Через несколько дней после этих событий бауэрфюрер Каневский в Либёнже, узнав о встрече полицейских с «бандитами», орал на одном из собраний:
— На немецкой земле не может быть партизан, скорее у меня волосы вырастут на ладони, чем они появятся здесь.
После освобождения бауэрфюрер попал в наши руки, и мы тогда припомнили ему его самоуверенные заявления. Он поглядывал на свою ладонь и дрожал от страха.
О нашем нападении на бауэров стало известно в окрестных селах, что несколько улучшило положение польского населения. А оно было незавидным. Законные хозяева стали теперь батраками. Жили они в сараях и получали но 25 марок в месяц (на одни только табак в месяц требовалось около 30 марок).
После нашего налета поведение бауэров заметно изменилось. Они теперь вели себя осторожнее, по вечерам запирались и ночами были начеку. По отношению к крестьянам стали более недоверчивыми и подозрительными, иногда бросая им обвинение в сотрудничестве с партизанами. Но зато перестали грозить освенцимским лагерем. Иные пытались даже оправдываться перед поляками, утверждая, что прислали их сюда только на время войны и что после победы они уедут домой. Крестьяне говорили, что бауэры «помягчали».

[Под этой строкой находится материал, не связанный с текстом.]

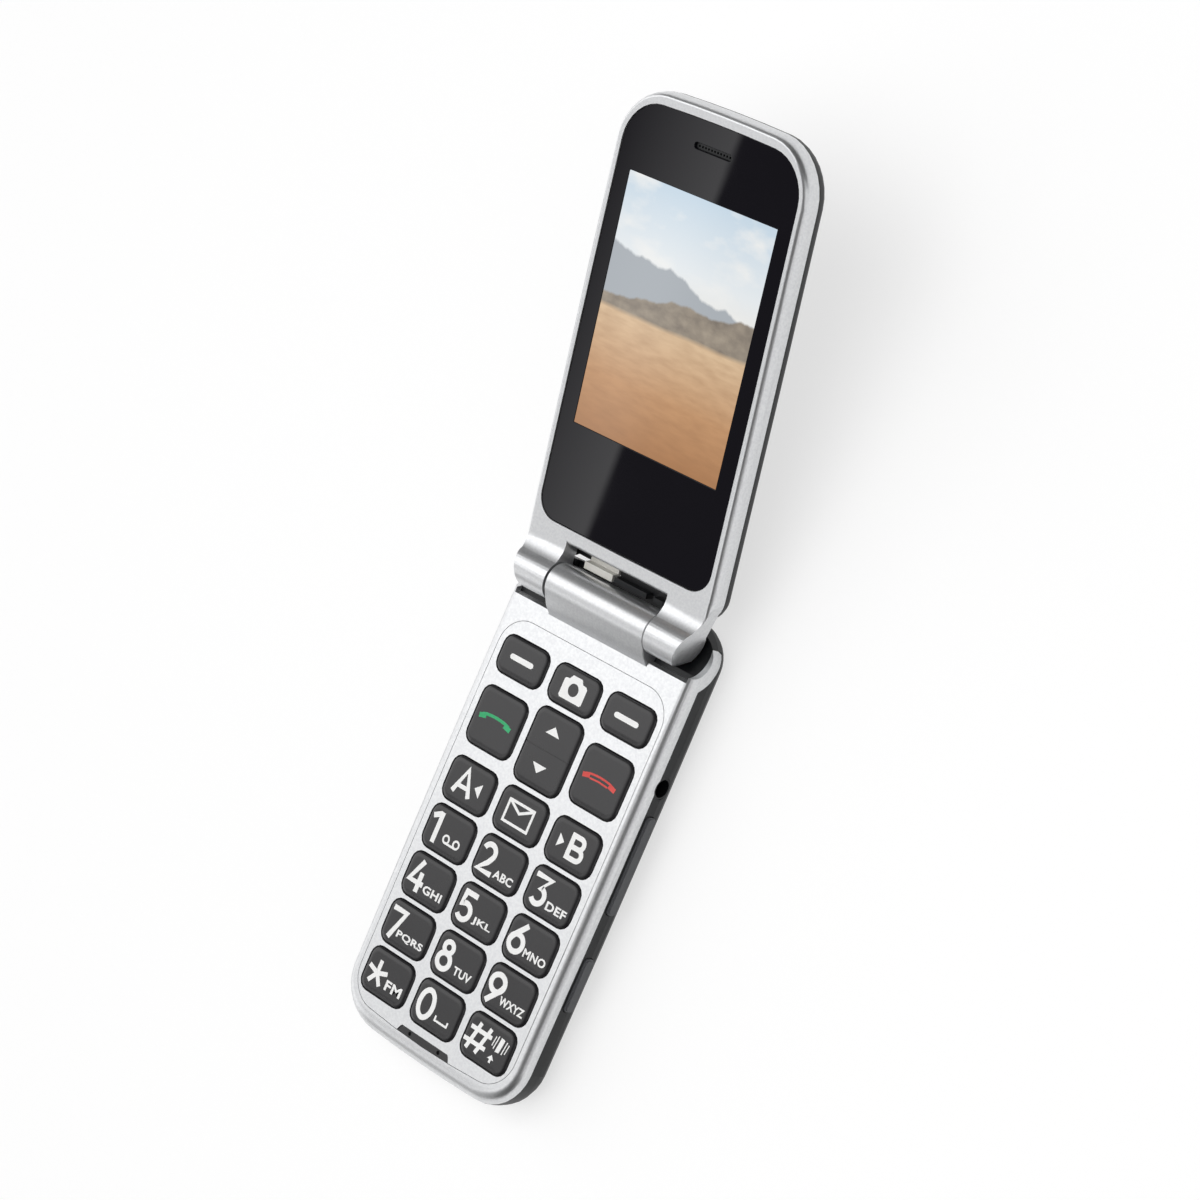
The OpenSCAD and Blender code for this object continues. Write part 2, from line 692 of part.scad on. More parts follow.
module microphone() color(steel) {
    box(-1.5, 1.5, panel_y0 + 0.95, panel_y0 + 2.55, board_top, board_top + 0.9);
}

module headphone_jack() color(black) {
    x1 = half_w - 0.12 - side_bow * pow(socket_y / half_len, 2);
    x0 = half_w - jack_depth - 2.5;
    difference() {
        union() {
            rod(cavity_x - 1, x1, socket_y, jack_z, jack_r + 0.35);
            box(x0, cavity_x - 0.15, socket_y - 3, socket_y + 3, jack_z - 2.15, jack_z + 2.1);
        }
        rod(x1 - jack_depth, far, socket_y, jack_z, jack_r);
    }
}

module usb_socket() color(steel) difference() {
    x0 = -half_w + 0.3 + side_bow * pow(socket_y / half_len, 2);
    translate([x0, 0, 0]) rotate([90, 0, 90]) linear_extrude(usb_depth)
        polygon(pill(socket_y, usb_z, usb_w, usb_h, 0.6));
    translate([x0 - 1, 0, 0]) rotate([90, 0, 90]) linear_extrude(usb_depth + 0.4)
        polygon(pill(socket_y, usb_z, usb_w - 0.6, usb_h - 0.6, 0.4));
    box(x0 + 0.6, x0 + usb_depth - 0.5, socket_y - 1.9, socket_y + 1.9, usb_z - 0.9, usb_z - 0.35);
}

module side_key_board() color(board_green) {
    box(side_board_x, side_board_x + side_board_t, side_key_y - 6, rocker_y + 9.6,
        side_pocket_z, board_z - 0.1);
}

// A side key: cap, inner flange that holds it in the wall, and the nubs that press the switches
module side_cap(y, length, flange_in, nubs) {
    x1 = half_w + side_key_proud - side_bow * pow(y / half_len, 2);
    z = side_key_z;
    translate([flange_in, 0, 0]) rotate([90, 0, 90]) linear_extrude(x1 - 0.3 - flange_in)
        polygon(pill(y, z, length, side_key_h, 0.9));
    translate([x1 - 0.31, 0, 0]) rotate([90, 0, 90]) linear_extrude(0.31)
        polygon(pill(y, z, length - 0.5, side_key_h - 0.5, 0.7));
    box(flange_in, cavity_x - 0.35, y - length / 2 - 0.6, y + length / 2 + 0.6, z - 1.6, z + 1.6);
    for (s = nubs) box(side_board_x + side_board_t + 0.02 + side_key_travel, flange_in + eps,
                       y + s - 0.6, y + s + 0.6, z - 0.8, z + 0.6);
}

module volume_rocker() color(side_grey) {
    side_cap(rocker_y, rocker_len, side_board_x + 1.3, [-5.5, 5.5]);
}

module side_key() color(side_grey) {
    side_cap(side_key_y, side_key_len, side_board_x + 1.4, [0]);
}

module screw(h) {
    cylinder(h = screw_head_h, r = screw_head_r);
    cylinder(h = h, r = screw_r);
}

module base_screws() color(steel) {
    for (p = base_screw_places) translate([p.x, p.y, screw_sink - screw_head_h - 0.02]) difference() {
        screw(ledge_z - screw_sink);
        translate([0, 0, -eps]) for (a = [0, 90]) rotate(a) translate([-0.8, -0.15, 0]) cube([1.6, 0.3, 0.4]);
    }
}

module hinge_module() color(steel) {
    w = barrel_w / 2;
    rod(-w + 0.05, 1, hinge_y, hinge_h, module_r);
    rod(-w - 5.5, -w + 0.1, hinge_y, hinge_h, pin_r);
}

module hinge_sleeve() color(steel) difference() {
    w = barrel_w / 2;
    rod(w - 4, w - 0.05, hinge_y, hinge_h, module_r);
    rod(w - 5, w + 1, hinge_y, hinge_h, pin_r + pin_fit);
}

module hinge_pin() color(steel) on_lid() {
    w = barrel_w / 2;
    rod(w - 3.9, w + 5.5, 0, 0, pin_r);
}

// ---------- keys ----------

module key_cap(k) color(key_grey) {
    edge = 0.25;
    loft([
        lifted(key_outline(k, 0), flange_z),
        lifted(key_outline(k, 0), key_top - edge),
        lifted(key_outline(k, -0.4 * edge), key_top - 0.3 * edge),
        lifted(key_outline(k, -edge), key_top)
    ]);
}

module key_flange(k) color(key_grey) {
    slab(key_outline(k, flange_w), flange_z, flange_z + flange_t);
}

module pressed_key(k) {
    key_cap(k);
    key_flange(k);
}

module key_soft_left() pressed_key(keys[0]);
module key_camera() pressed_key(keys[1]);
module key_soft_right() pressed_key(keys[2]);
module key_call() pressed_key(keys[3]);
module key_end() pressed_key(keys[5]);
module key_star() pressed_key(keys[6]);
module key_0() pressed_key(keys[7]);
module key_hash() pressed_key(keys[8]);
module key_7() pressed_key(keys[9]);
module key_8() pressed_key(keys[10]);
module key_9() pressed_key(keys[11]);
module key_4() pressed_key(keys[12]);
module key_5() pressed_key(keys[13]);
module key_6() pressed_key(keys[14]);
module key_1() pressed_key(keys[15]);
module key_2() pressed_key(keys[16]);
module key_3() pressed_key(keys[17]);
module key_a() pressed_key(keys[18]);
module key_message() pressed_key(keys[19]);
module key_b() pressed_key(keys[20]);

// The navigation key rocks on two ears beside its middle
module key_nav() {
    key_cap(keys[4]);
    color(key_grey) box(-key_w / 2 - flange_w, key_w / 2 + flange_w, nav_row - 1.5, nav_row + 1.5,
                        flange_z, flange_z + flange_t - 0.05);
}

// ---------- lid, in its own axes ----------

// Side view of a knuckle and the neck that joins it to the frame
neck_y = 6.9;
neck_z = split_z + 0.35;
neck = [
    [0, neck_z], [0, 0], [knuckle_r * cos(23), knuckle_r * sin(23)], [4.45, 0.95], [5.6, 0.2],
    [neck_y, lid_top], [neck_y + 3, lid_top], [neck_y + 3, neck_z]
];

module cheek() {
    side = lid_half_w - 0.05;
    difference() {
        intersection() {
            union() {
                rod(knuckle_x, lid_half_w, 0, 0, knuckle_r);
                translate([knuckle_x, 0, 0]) rotate([90, 0, 90])
                    linear_extrude(lid_half_w - knuckle_x) polygon(neck);
            }
            // Plan of the knuckle: its outer end slants out to the side of the lid
            slab([[0, -far], [knuckle_reach - 1.1, -far], [knuckle_reach - 1.1, -knuckle_r],
                  [knuckle_reach, 1 - knuckle_r], [side, neck_y + 2.1], [side, far], [0, far]],
                 -far, far);
        }
        // Rounded edge that runs on from the frame's rim
        translate([0, neck_y + 5, 0]) rotate([90, 0, 0]) linear_extrude(6.4) polygon(concat(
            [[side + 3, lid_top - lid_rim_drop], [side + 3, lid_top + 1],
             [side - lid_rim_r, lid_top + 1]],
            [for (i = [0:2 * rim_steps]) let (a = 45 * i / rim_steps)
                [side - lid_rim_r * (1 - sin(a)), lid_top - lid_rim_drop * (1 - cos(a))]]
        ));
    }
}

module lid_frame() color(silver) on_lid() difference() {
    union() {
        difference() {
            intersection() {
                lid_form();
                box(-far, far, -far, far, split_z, far);
            }
            box(-knuckle_x, knuckle_x, -far, lid_foot_y, -far, far);
        }
        both_sides() cheek();
    }
    // Rounded edge between the knuckles
    difference() {
        box(-knuckle_x, knuckle_x, 0, lid_foot_y + lid_rim_r, lid_top - lid_rim_r, far);
        rod(-far, far, lid_foot_y + lid_rim_r, lid_top - lid_rim_r, lid_rim_r);
    }
    slab(window_outline(panel_fit), window_z0, far);
    difference() {
        slab(window_outline(-window_seat), split_z - 1, window_z0 + eps);
        for (p = lid_screw_places) translate([p.x, p.y, split_z]) cylinder(h = 9, r = lid_post_r);
    }
    for (p = lid_screw_places) translate([p.x, p.y, split_z - 1]) {
        cylinder(h = far, r = lid_screw_r + 0.05);
        translate([0, 0, window_z0 - 0.9 - split_z + 1]) cylinder(h = 2, r = 1.15);
    }
    rod(-barrel_w / 2 - 6, 0, 0, 0, pin_r + pin_fit);
    rod(0, barrel_w / 2 + 6, 0, 0, pin_r);
}

window_points = outline(window_w / 2, window_y0, window_y1, window_foot_r, window_top_r);

function window_outline(grow) =
    [for (p = window_points) tapered(p.x + grow * p[2], p.y + grow * p[3])];

module lid_window() color(black) on_lid() difference() {
    slab(window_outline(0), window_z0, window_z);
    box(-screen_w / 2, screen_w / 2, screen_y, screen_y + screen_h, -far, far);
    slab(pill(0, ear_slot_y, ear_slot_w, ear_slot_h, ear_slot_h / 2 - 0.02), -far, far);
}

module display_module() color("#27323d") on_lid() {
    box(panel_fit / 2 - screen_w / 2, screen_w / 2 - panel_fit / 2, screen_y + panel_fit / 2,
        screen_y + screen_h - panel_fit / 2, display_z - eps, window_z - 0.02);
    box(-screen_w / 2 - 0.9, screen_w / 2 + 0.9, screen_y - 4.5, screen_y + screen_h + 1.5,
        display_z - display_t, display_z);
}

module lid_cover() color(black) on_lid() difference() {
    intersection() {
        lid_form();
        box(-far, far, -far, far, -far, split_z - 0.02);
    }
    // Hollow for the display and its board, with a shelf at the hinge for the flat cable
    difference() {
        intersection() {
            slab(lid_outline(lid_wall), cavity_z, 0);
            box(-far, far, neck_y + 3.1, far, -far, far);
        }
        for (p = lid_screw_places) translate([p.x, p.y, -far]) cylinder(h = far, r = lid_post_r);
        for (p = stud_places) translate([p.x, p.y, -far])
            cylinder(h = far + lid_board_z - lid_board_t, r = 1.5);
    }
    for (p = lid_screw_places) translate([p.x, p.y, cavity_z]) cylinder(h = far, r = lid_screw_r);
    box(-knuckle_x, knuckle_x, -far, neck_y + 3.2, shelf_z, 0);
    translate([0, camera_y, lid_bottom - 1]) cylinder(h = 1.7, r = camera_r + panel_fit);
    translate([0, camera_y, lid_bottom]) cylinder(h = 4, r = 2.6);
}

shelf_z = split_z - 1;

module lid_board() color(board_green) on_lid() difference() {
    slab(pill(0, screen_y + screen_h / 2 - 2, screen_w + 1, screen_h - 4, 2),
         lid_board_z - lid_board_t, lid_board_z);
    box(-5, 5, camera_y - 5, far, -far, far);
}

module earpiece() color(black) on_lid() {
    slab(pill(0, ear_slot_y, 12, 5, 2.2), window_z0 - 2.2, window_z0);
}

module earpiece_mesh() color("#3a3b3f") on_lid() difference() {
    slab(pill(0, ear_slot_y, ear_slot_w - 0.1, ear_slot_h - 0.1, ear_slot_h / 2 - 0.08),
         window_z0 + 0.02, window_z0 + 0.5);
    for (i = [-5:5]) translate([i * 0.75, ear_slot_y, window_z0]) cylinder(h = 2, r = 0.22);
}

module camera_module() color(steel) on_lid() {
    box(-4, 4, camera_y - 4, camera_y + 4, cavity_z + 0.02, cavity_z + 2.2);
    translate([0, camera_y, lid_bottom + 0.72]) cylinder(h = lid_wall, r = 2.5);
}

module camera_window() color(black) on_lid() {
    translate([0, camera_y, lid_bottom]) cylinder(h = 0.7, r = camera_r);
}

module lid_screws() color(steel) on_lid() {
    for (p = lid_screw_places) translate([p.x, p.y, window_z0 - 3.6]) {
        cylinder(h = 3.5, r = lid_screw_r);
        translate([0, 0, 2.7]) cylinder(h = 0.85, r = 1);
    }
}

module flex_cable() color(white) on_lid() {
    box(-9.8, -2.4, 3.8, lid_foot_y + 2, shelf_z, shelf_z + 0.6);
    box(-9.8, -2.4, 3.8, 5.2, shelf_z + 0.5, shelf_z + 2.15);
}

module flex_guard() color(black) on_lid() {
    box(-1.9, 6.6, 3.9, 5.05, shelf_z, shelf_z + 2.15);
    box(8.4, 10.8, 4.1, 5.05, shelf_z, shelf_z + 2.15);
    box(-1.9, 10.8, 4.5, 6.2, shelf_z, shelf_z + 0.5);
}

base_frame();
keypad_plate();
hinge_barrel();
base_shell();
battery_cover();
battery();
battery_contacts();
sim_holder();
main_board();
dome_sheet();
keypad_mat();
shield_can();
loudspeaker();
vibration_motor();
antenna();
microphone();
microphone_grille();
headphone_jack();
usb_socket();
side_key_board();
base_screws();
hinge_module();
hinge_sleeve();
hinge_pin();
lid_frame();
lid_window();
display_module();
lid_cover();
lid_board();
earpiece();
earpiece_mesh();
camera_module();
camera_window();
lid_screws();
flex_cable();
flex_guard();
volume_rocker();
side_key();
key_soft_left();
key_camera();
key_soft_right();
key_call();
key_nav();
key_end();
key_a();
key_message();
key_b();
key_1();
key_2();
key_3();
key_4();
key_5();
key_6();
key_7();
key_8();
key_9();
key_star();
key_0();
key_hash();
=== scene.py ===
"""Studio scene of an open flip phone with large keys.

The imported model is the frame. This script dresses its pieces, rounds and finishes the surfaces that
show, prints the keys, and sets the camera, lamps and floor.
"""

from __future__ import annotations

import json
import logging
import math
from dataclasses import dataclass
from enum import Enum
from typing import Any, Callable, Iterable, Sequence

import bmesh
import bpy
from mathutils import Matrix, Vector

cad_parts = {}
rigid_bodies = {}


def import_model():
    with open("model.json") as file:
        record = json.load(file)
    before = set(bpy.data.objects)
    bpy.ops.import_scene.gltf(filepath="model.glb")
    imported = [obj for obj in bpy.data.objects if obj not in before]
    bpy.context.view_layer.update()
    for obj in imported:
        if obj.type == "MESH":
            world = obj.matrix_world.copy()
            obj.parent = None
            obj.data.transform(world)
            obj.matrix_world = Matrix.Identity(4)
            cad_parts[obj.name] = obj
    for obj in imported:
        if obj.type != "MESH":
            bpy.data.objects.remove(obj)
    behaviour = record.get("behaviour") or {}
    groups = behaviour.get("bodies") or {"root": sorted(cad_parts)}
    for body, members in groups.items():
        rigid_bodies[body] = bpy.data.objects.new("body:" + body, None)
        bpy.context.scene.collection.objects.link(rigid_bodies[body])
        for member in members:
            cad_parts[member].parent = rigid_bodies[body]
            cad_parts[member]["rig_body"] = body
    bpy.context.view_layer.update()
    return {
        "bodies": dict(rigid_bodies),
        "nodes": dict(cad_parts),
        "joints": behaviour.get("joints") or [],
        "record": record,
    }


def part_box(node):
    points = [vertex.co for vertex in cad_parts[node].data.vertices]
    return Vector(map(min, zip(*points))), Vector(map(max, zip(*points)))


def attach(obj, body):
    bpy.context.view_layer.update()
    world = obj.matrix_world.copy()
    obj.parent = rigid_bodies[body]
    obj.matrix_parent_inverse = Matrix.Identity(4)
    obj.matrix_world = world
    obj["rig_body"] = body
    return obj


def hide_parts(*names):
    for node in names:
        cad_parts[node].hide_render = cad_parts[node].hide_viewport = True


LOG = logging.getLogger("flip_phone")
Point = tuple[float, float]
Triple = tuple[float, float, float]
Stops = tuple[tuple[float, str], ...]
Socket = Any

# One millimetre in metres
MM = 0.001
# Largest angles in degrees: between flat faces, across shaded curves, beside edges left sharp
FLAT_ANGLE, SMOOTH_ANGLE, EDGE_ANGLE = 0.3, 35.0, 40.0
# Steps across a broken edge
EDGE_STEPS = 2
# Distances in mm: vertices that are one, edges that are none, vertices that lie in one plane
JOIN_GAP, NO_EDGE, SAME_PLANE = 0.002, 0.001, 0.01
# Least upward part of the normal of a level face, and of one that faces up at all
LEVEL, UPWARDS = 0.99, 0.3
# Least cosine that a mitre is drawn out to
SHARPEST_MITRE = 0.72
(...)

После встречи с полицейскими я опасался, что меня узнали. Поэтому мне нужно было хотя бы на некоторое время покинуть свое укрытие в родном доме. В ту же ночь я перебрался в партизанский бункер в Смуге подле Жарок, захватив с собой партизанское имущество, чтобы немцы в случае обыска не могли обнаружить следы моего пребывания дома. Укрытие в Смуге мы построили осенью 1942 года при помощи «Альбина», «Тадека», моей сестры «Стаси» — Элеоноры Валах-Гардзиновой и ее мужа Сташека. Лесок там был молодой, редкий и маленький. Шахтерским способом мы сделали подкоп под пригорок, поросший соснами. Стены укрепили деревянными кругляками, а вход замаскировали дерном. Много дней и ночей провел я в этом первом партизанском бункере, который до самого конца войны служил нам складом.